P. T. Forsyth: Does God's judgment mean exacting the utmost farthing or suffering? Does it mean that in the hour of his death Christ suffered, compressed into one brief moment, all the pains of hell that the human race deserved? We cannot think about things in that way. God does not work by such equivalents. Let us get rid of that materialistic idea of equivalents. What Christ gave to God was not an equivalent penalty, but an adequate confession of God's holiness, rising from amid extreme conditions of sin.(cited by Robert S. Paul in The Atonement and the Sacraments, p.236, in Dilling, p. 35.

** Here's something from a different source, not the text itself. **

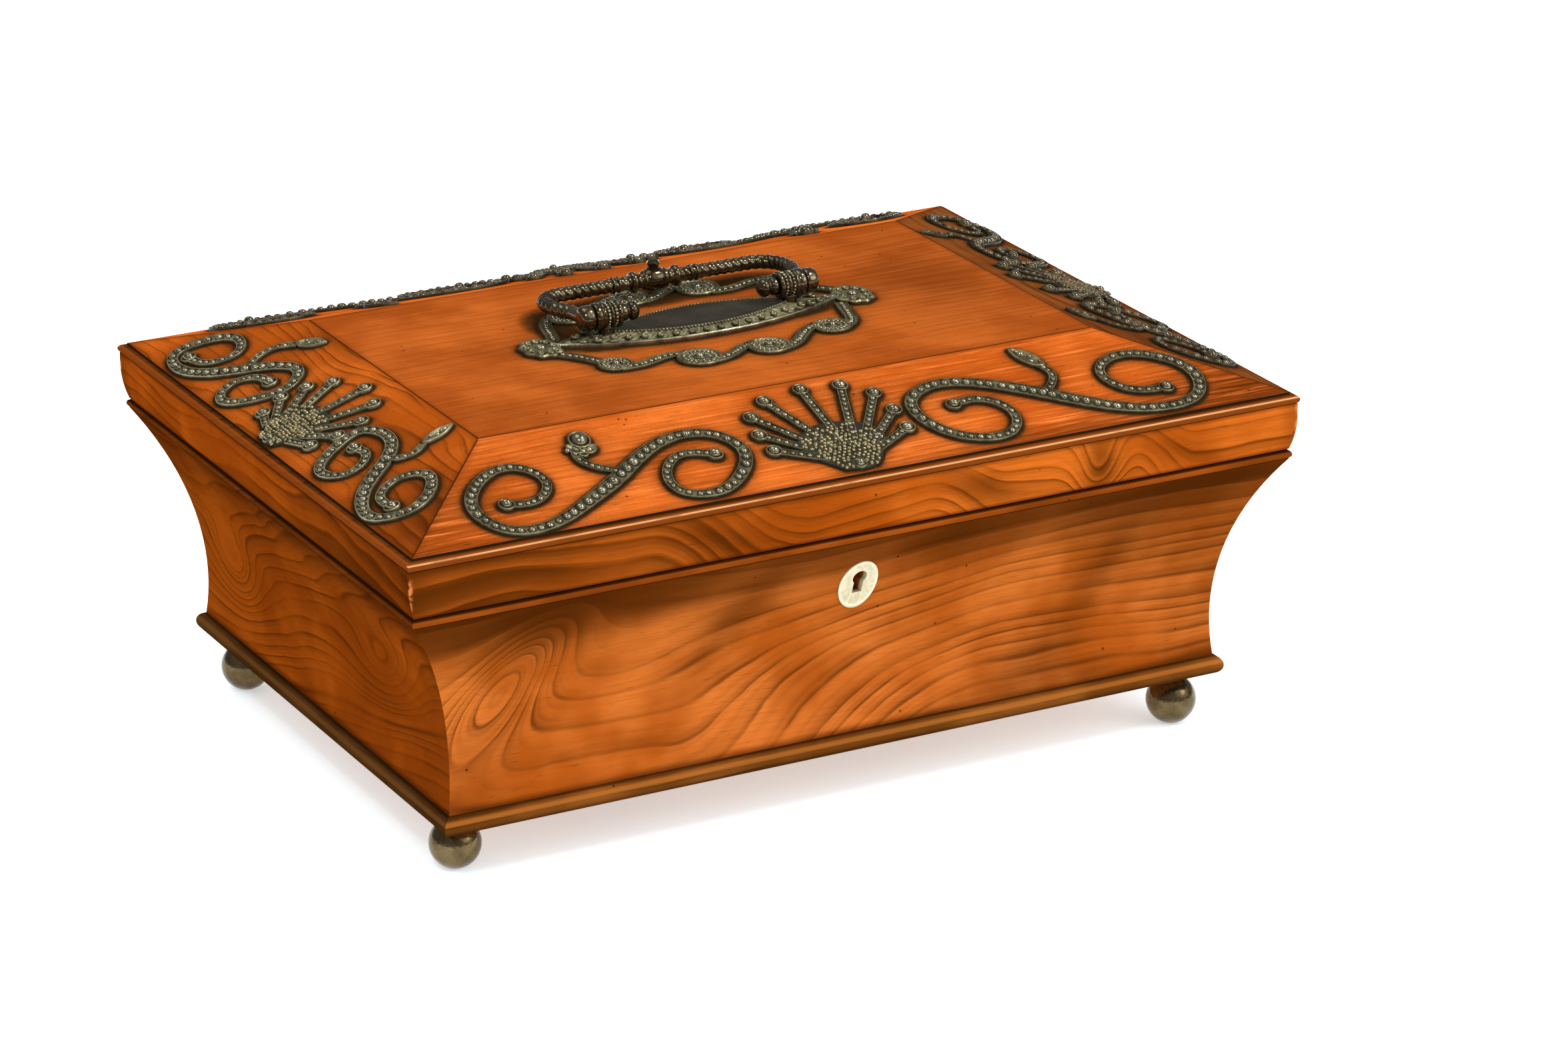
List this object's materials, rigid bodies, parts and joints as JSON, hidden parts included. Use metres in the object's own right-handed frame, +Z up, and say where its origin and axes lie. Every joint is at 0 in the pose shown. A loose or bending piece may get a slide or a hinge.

Horace Bushnell, in The Vicarious Sacrifice, Grounded in Principles or Universal Obligation (1886 )argues:
On the whole this matter of contrived compensation to justice which so many take for a gospel, appears to contain about the worst reflexion upon God's justice that could be stated. . . The justice satisfied is satisfied with an injustice The penalties threatened, as against wrongdoers are not to be executed on them, because they have been executed on a right-doer! viz., Christ.
So PST although the dominant view among evangelicals is still seen by many Christian theologians(both evangelical and non-evangelical alike) as repulsive to man's innate sense of justice.